Suu Kyi defends Myanmar armed forces at top UN court

Published December 12, 2019
The Hague: Myanmar’s leader Aung San Suu Kyi addresses judges of the International Court of Justice on Wednesday.—AP
The Hague: Myanmar’s leader Aung San Suu Kyi addresses judges of the International Court of Justice on Wednesday.—AP

THE HAGUE: Myanmar’s former pro-democracy icon Aung San Suu Kyi on Wednesday denied that her country’s armed forces committed genocide against the Rohingya minority, telling the UN’s top court that the exodus of hundreds of thousands of Muslims was the unfortunate result of a battle with insurgents.

In a measured tone, Suu Kyi calmly refuted allegations that the army had killed civilians, raped women and torched houses in 2017 in what Myanmar’s accusers describe as a deliberate campaign of ethnic cleansing and genocide that saw more than 700,00 Rohingya flee to neighbouring Bangladesh.

She said the allegations stem from an internal armed conflict started by coordinated and comprehensive armed attacks ... to which Myanmar’s defence services responded. Tragically, this armed conflict led to the exodus of several hundred thousand Muslims.

Her appearance at the International Court of Justice was striking in that Suu Kyi was defending the very armed forces that had kept her under house arrest for about 15 years.

She was awarded the 1991 Nobel Peace Prize in absentia for championing democracy and rights under Myanmar’s then-ruling junta.

Suu Kyi told the court that the African nation of Gambia, which brought the legal action against Myanmar on behalf of the 57-country Organisation of Islamic Cooperation, had provided an incomplete and misleading factual picture of what happened in Myanmar’s northern Rakhine state in August 2017.

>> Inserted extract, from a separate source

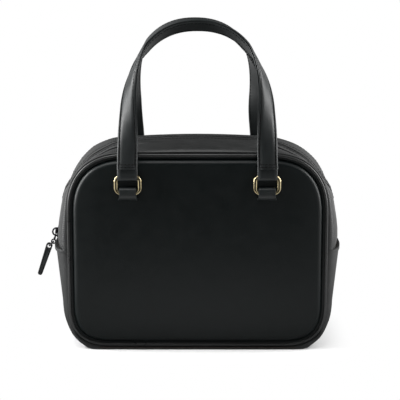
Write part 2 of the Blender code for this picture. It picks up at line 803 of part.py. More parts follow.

Gambia alleges that genocide was committed and is still ongoing. It has asked the world court to take action to stop the violence, including all measures within its power to prevent all acts that amount to or contribute to the crime of genocide in Myanmar.

But Suu Kyi said developments in one of Myanmar’s poorest regions are complex and not easy to fathom. She detailed how the army responded on Aug 25, 2017, to attacks by insurgents trained by Afghan and Pakistan extremists.

Addressing the court in her capacity as Myanmar’s foreign minister, Suu Kyi insisted that the country’s armed forces had tried to reduce collateral damage during fighting in 12 locations.

While conceding that excessive force might have been used and that one helicopter may have killed non-combatants, Suu Kyi said a Myanmar investigation is looking into what happened and should be allowed to finish its work.

Can there be genocidal intent on the part of a state that actively investigates, prosecutes and punishes soldiers and officers who are accused of wrongdoing? she asked the court.

Suu Kyi and Myanmar’s legal team argued that the genocide convention does not apply to Myanmar. They invoked Croatia during the Balkans wars in the 1990s, saying that no genocide was deemed there when thousands of people were forced from their homes by fighting.